FPL bringing in 4,000 workers to increase St. Lucie Nuclear Power Plant capacity

HUTCHINSON ISLAND, Fla. -- Florida Power & Light Co. is bringing in about 4,000 workers to the area as it increases the generation capacity at Unit 2 of the St. Lucie Nuclear Power Plant on Hutchinson Island in St. Lucie County.

The economic impact is expected to be felt throughout the Treasure Coast, according to chamber of commerce officials.

An FPL official urged the Economic Development Council of St. Lucie County and local businesses across the Treasure Coast to take advantage of the opportunity to let the influx of workers know about the goods and services they can offer.

"There's a lot of things that can be done to help these people out," said Jack Hoffman, FPL's licensing manager for the extended power upgrade project.

Indian River County Chamber of Commerce President Penny Chandler said she will be in contact with her counterparts in the other counties to find out about developing some type of package letting workers know about what the area has to offer.

"We certainly want to do what we can to bring some of them to Indian River County," Chandler said.

Tom Vokoun, chairman of the Stuart/Martin County Chamber of Commerce board, said the influx helps retailers, hotels, restaurants and other companies.

"It helps the whole community keep going and keep growing," Vokoun said.

Not all 4,000 of the workers are expected to be there at the same time. Instead varying numbers of workers will be needed during different phases of the project.

Hoffman said the unit will be shut down while work is done to increase its generating capacity by 12 percent. Unit 2 will be shut down between August through November during the upgrade, but Hoffman said workers already are starting to come in as the project gears up.

FPL did a similar upgrade of Unit 1 between November 2011 and the middle of April.

Linda Cox, president and chief executive officer of the St. Lucie County Chamber of Commerce, said the workers coming in for the earlier project are part of the reason for the increased revenue brought in this year from the county's bed tax.

Workers for the second project will be coming in during the slower season. Cox said it is great for local hotels and restaurants anytime additional patrons come during this period.

Hoffman said work will be going on 24 hours a day, 7 days a week, meaning some workers will be ending shifts early in the morning and looking for places to eat and wind down then as well as at other times. One nearby restaurant, for instance, last year offered early morning dinners for people working the overnight shift.

The Hutchinson Island facility is in a unique position compared to the other 102 nuclear reactors in the country in that it is closer to the region's urban area, Hoffman said. For the most part, the other plants are in more rural areas away from population centers.

The increased capacity being added to the two Hutchinson Island units and two units at Turkey Point in Homestead will be about equal to what another medium-sized power plant could produce, according to FPL officials.

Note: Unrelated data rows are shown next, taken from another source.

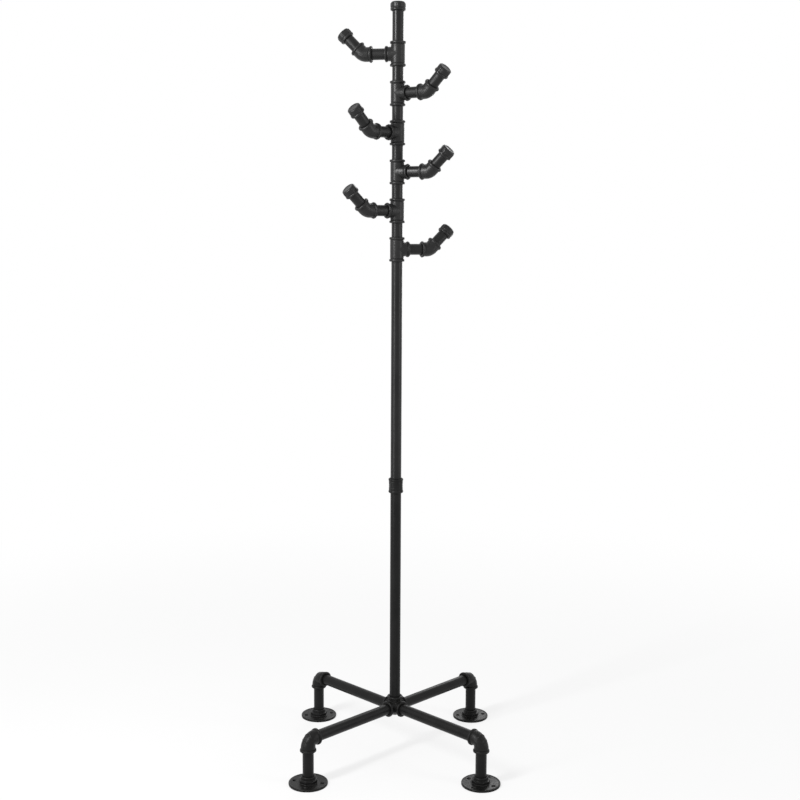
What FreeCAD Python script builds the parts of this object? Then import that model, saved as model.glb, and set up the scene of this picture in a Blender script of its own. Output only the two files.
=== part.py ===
import FreeCAD, Part
import os

import Sketcher

# Standing coat rack built from threaded steel pipe and malleable iron fittings.
# Frame: +Z up, origin on the floor under the pole, legs along the diagonals of X and Y. Millimetres.
# Every threaded end is a plain cylinder in a plain socket, thread_gap apart.

SIZES = [
    ("pipe_od", 26.9, "outside of all pipe and nipples"),
    ("pipe_bore", 21.6, "inside of all pipe and nipples"),
    ("pipe_edge", 0.8, "chamfer on each cut end"),
    ("thread_gap", 0.05, "radial clearance of a pipe in its socket"),
    ("socket_depth", 13.0, "depth of each threaded socket"),
    ("end_gap", 0.5, "pipe end to socket shoulder"),
    ("water_bore", 20.0, "waterway through the fittings"),
    ("mouth", 0.8, "chamfer at each socket mouth"),
    ("band_width", 5.2, "length of the bead round each outlet"),
    ("band_edge", 1.3, "chamfer on the bead"),
    ("riser_gap", 60.2, "riser showing between foot flange and elbow"),
    ("leg_gap", 234.6, "leg pipe showing between hub and elbow"),
    ("lower_pole_gap", 527.8, "lower pole showing between hub and coupling"),
    ("upper_pole_gap", 540.0, "upper pole showing between coupling and lowest tee"),
    ("nipple_gap", 34.5, "nipple showing between two tees"),
    ("top_gap", 71.5, "top pipe showing between highest tee and top cap"),
    ("stem_gap", 32.5, "hook stem showing between tee and bend"),
    ("peg_gap", 30.8, "hook peg showing between bend and cap"),
    ("tee_reach", 29.5, "tee centre to each end of its run"),
    ("tee_branch", 30.5, "tee centre to the end of its branch"),
    ("tee_od", 33.6, "tee body"),
    ("tee_band_od", 38.0, "tee beads"),
    ("bend_reach", 22.0, "hook bend centre to each outlet"),
    ("bend_angle", 45.0, "rise of the hook peg above level"),
    ("bend_radius", 20.0, "centreline radius of the hook bend"),
    ("bend_od", 34.4, "hook bend body"),
    ("bend_band_od", 39.2, "hook bend beads"),
    ("elbow_reach", 29.0, "foot elbow centre to each outlet"),
    ("elbow_angle", 90.0, "turn of the foot elbow"),
    ("elbow_radius", 22.0, "centreline radius of the foot elbow"),
    ("elbow_od", 35.4, "foot elbow body"),
    ("elbow_band_od", 39.6, "foot elbow beads"),
    ("corner_allowance", 0.1, "metal left proud where an elbow's outer corner is rounded"),
    ("hub_reach", 29.0, "hub centre to each outlet"),
    ("hub_od", 34.6, "hub outlets"),
    ("hub_core_od", 43.0, "ball at the middle of the hub"),
    ("hub_band_od", 39.6, "hub beads"),
    ("coupling_length", 36.0, "coupling, end to end"),
    ("coupling_band_od", 36.8, "coupling beads"),
    ("coupling_waist_od", 34.2, "coupling at its middle"),
    ("coupling_rib", 3.2, "width of the coupling's two grip ribs"),
    ("coupling_rib_step", 0.5, "how far those ribs lie below the beads"),
    ("cap_height", 21.0, "cap, mouth to end face"),
    ("cap_top", 5.0, "metal over the end of the cap's socket"),
    ("cap_od", 34.0, "cap body"),
    ("cap_band_od", 36.6, "cap bead"),
    ("cap_round", 4.0, "rounding between cap wall and end face"),
    ("cap_dish_od", 20.0, "shallow dish in the cap's end face"),
    ("cap_dish_depth", 0.8, "depth of that dish"),
    ("cap_rib", 3.4, "width of each grip rib on the cap"),
    ("flange_od", 94.4, "foot flange"),
    ("flange_plate", 5.6, "foot flange plate"),
    ("flange_lip", 2.6, "width of the raised lip round the plate"),
    ("flange_dip", 0.8, "depth of the plate inside its lip"),
    ("flange_height", 21.0, "foot flange boss above the floor"),
    ("flange_step_height", 12.5, "eight-sided step of the boss"),
    ("flange_step_od", 42.0, "across the flats of that step"),
    ("flange_neck_od", 35.0, "round neck of the boss"),
    ("flange_pitch", 69.0, "pitch circle of the screw holes"),
    ("flange_hole", 6.4, "screw hole"),
    ("flange_sink", 10.4, "countersink of the screw hole"),
    ("flange_edge", 1.0, "rounding of the plate's outer edge"),
    ("first_leg_aim", 45.0, "direction of the first leg"),
    ("foot_aim_1", -38.0, "turn of the first foot flange's holes from its leg's direction"),
    ("foot_aim_2", -32.0, "turn of the second"),
    ("foot_aim_3", 33.0, "turn of the third"),
    ("foot_aim_4", 10.0, "turn of the fourth"),
    ("hook_aim_1", 19.3, "direction of the lowest hook arm from +X"),
    ("hook_aim_2", 210.2, "direction of the second hook arm up"),
    ("hook_aim_3", -25.4, "direction of the third"),
    ("hook_aim_4", 220.5, "direction of the fourth"),
    ("hook_aim_5", -34.7, "direction of the fifth"),
    ("hook_aim_6", 169.5, "direction of the highest"),
]

LEGS = 4
HOOKS = 6
FLANGE_HOLES = 4
FLANGE_SIDES = 8
CAP_RIBS = 4
COUPLING_RIBS = 2
OVERRUN = 1.0

doc = FreeCAD.newDocument("coat_rack")
sheet = doc.addObject("Spreadsheet::Sheet", "sizes")
for row, (alias, value, note) in enumerate(SIZES, start=1):
    sheet.set(f"A{row}", alias)
    sheet.set(f"B{row}", str(value))
    sheet.setAlias(f"B{row}", alias)
    sheet.set(f"C{row}", note)
doc.recompute()

GRIP = "(sizes.socket_depth - sizes.end_gap)"
AXIS_Z = "(sizes.flange_height + sizes.riser_gap + sizes.elbow_reach)"
COUPLING_Z = f"({AXIS_Z} + sizes.hub_reach + sizes.lower_pole_gap + sizes.coupling_length / 2)"
FIRST_TEE_Z = f"({COUPLING_Z} + sizes.coupling_length / 2 + sizes.upper_pole_gap + sizes.tee_reach)"
TEE_STEP = "(2 * sizes.tee_reach + sizes.nipple_gap)"
LEG_X = "(sizes.hub_reach + sizes.leg_gap + sizes.elbow_reach)"
BEND_X = "(sizes.tee_branch + sizes.stem_gap + sizes.bend_reach)"
WATER_R = "sizes.water_bore / 2"
SOCKET_R = "(sizes.pipe_od / 2 + sizes.thread_gap)"

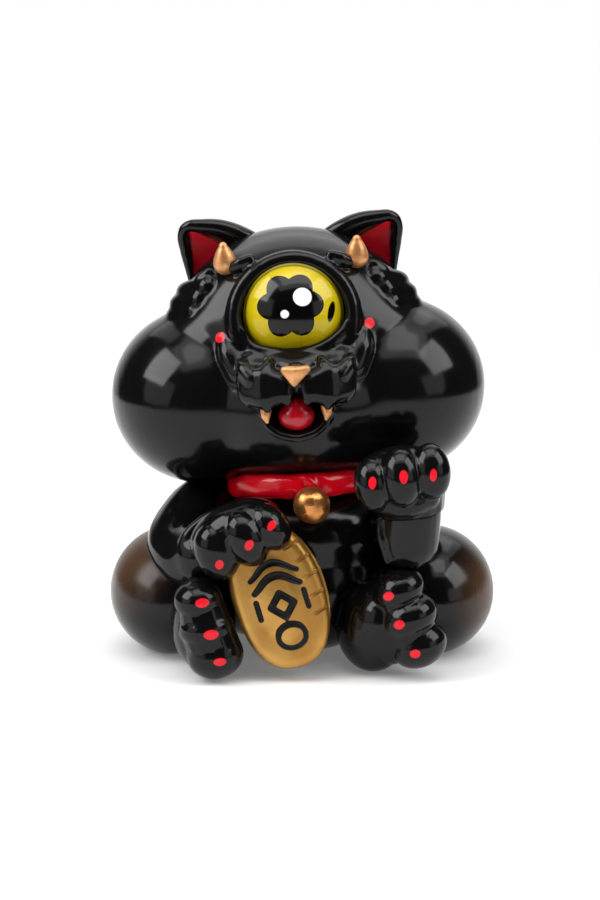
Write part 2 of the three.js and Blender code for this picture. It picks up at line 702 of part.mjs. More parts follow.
head.add(
  meshOf(
    "head_shell",
    headShell([
      eyeBall(GAP),
      horn(1, GAP),
      horn(-1, GAP),
      earPeg(1, GAP),
      earPeg(-1, GAP),
      nose(GAP),
      tongue(GAP),
      fang(1, GAP),
      fang(-1, GAP),
    ]),
    BLACK,
  ),
  meshOf("eye_dome", eyeDome(), YELLOW),
  meshOf("left_horn", horn(1), COPPER_GOLD),
  meshOf("right_horn", horn(-1), COPPER_GOLD),
  meshOf("left_ear", ear(1), BLACK),
  meshOf("right_ear", ear(-1), BLACK),
  meshOf("nose", nose(), COPPER_GOLD),
  meshOf("tongue", tongue(), RED),
  meshOf("left_fang", fang(1), COPPER_GOLD),
  meshOf("right_fang", fang(-1), COPPER_GOLD),
);
paw.add(meshOf("raised_paw", raisedPaw(), BLACK));

// The origin is under the middle of the figurine, where it stands.
const bounds = new THREE.Box3().setFromObject(figurine, true);
const middle = bounds.getCenter(new THREE.Vector3());
cat.position.set(-middle.x, -middle.y, -bounds.min.z);

export default figurine;
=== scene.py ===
"""A one-eyed beckoning cat figurine in gloss black vinyl, dressed and set on a white studio table."""

import sys

import logging
import math
from dataclasses import dataclass, field
from enum import Enum

import bpy
from mathutils import Matrix, Vector

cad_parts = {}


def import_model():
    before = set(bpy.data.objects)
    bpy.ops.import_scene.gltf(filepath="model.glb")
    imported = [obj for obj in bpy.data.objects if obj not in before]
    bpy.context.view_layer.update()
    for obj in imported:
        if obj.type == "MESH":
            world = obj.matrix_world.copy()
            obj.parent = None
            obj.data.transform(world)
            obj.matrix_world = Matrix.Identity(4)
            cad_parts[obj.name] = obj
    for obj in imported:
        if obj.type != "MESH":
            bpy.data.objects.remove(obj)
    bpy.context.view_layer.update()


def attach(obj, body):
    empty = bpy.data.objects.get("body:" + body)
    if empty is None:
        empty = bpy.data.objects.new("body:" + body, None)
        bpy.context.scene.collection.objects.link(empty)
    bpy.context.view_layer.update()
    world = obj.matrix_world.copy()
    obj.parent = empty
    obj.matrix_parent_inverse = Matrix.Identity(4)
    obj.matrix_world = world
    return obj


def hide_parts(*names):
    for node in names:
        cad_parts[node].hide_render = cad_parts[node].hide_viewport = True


LOG = logging.getLogger("cat")
MM = 0.001
SHARP = math.radians(50)  # an edge that turns more than this stays crisp
TABLE_CLEAR = 0.02  # how far above the table a piece's flat sole lies, in millimetres
UPWARD = 79  # degrees from lying flat to facing a viewer who looks 11 degrees down

Point = tuple[float, float, float]
Joint = tuple[Point, float]
Dab = tuple[float, float, float, float, float]
Piece = bpy.types.Object
Socket = bpy.types.NodeSocket
Stuff = bpy.types.Material


# ---- places


def shifted(x: float, y: float, z: float) -> Matrix:
    """Returns the place x, y, z millimetres along the axes."""
    return Matrix.Translation(Vector((x, y, z)) * MM)


def turned(degrees: float, axis: str) -> Matrix:
    """Returns a turn about one axis."""
    return Matrix.Rotation(math.radians(degrees), 4, axis)


CAT = shifted(0, 2.416, 0)
NECK = CAT @ shifted(0, 0, 56) @ turned(-3, "Y")
EYE_ON_HEAD = shifted(0, -15.98, 46.83) @ turned(UPWARD, "X")
EYE = NECK @ EYE_ON_HEAD
WRIST = CAT @ shifted(30.6, -36.4, 47.4) @ turned(-7, "Y")
COIN = CAT @ shifted(-6.5, -41, 24) @ turned(-17, "Y") @ turned(84, "X")
BRUSH = turned(UPWARD, "X")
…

While there reportedly is excess generating capacity in the state, FPL officials said the capacity at the four nuclear units is being added to handle future demand as well as increase efficiency and reduce greenhouse gas emissions.

According to FPL, the projects are expected to save customers an estimated $3.8 million billion on fossil fuels such as coal, natural gas and foreign oil over the upgrades' lifetime.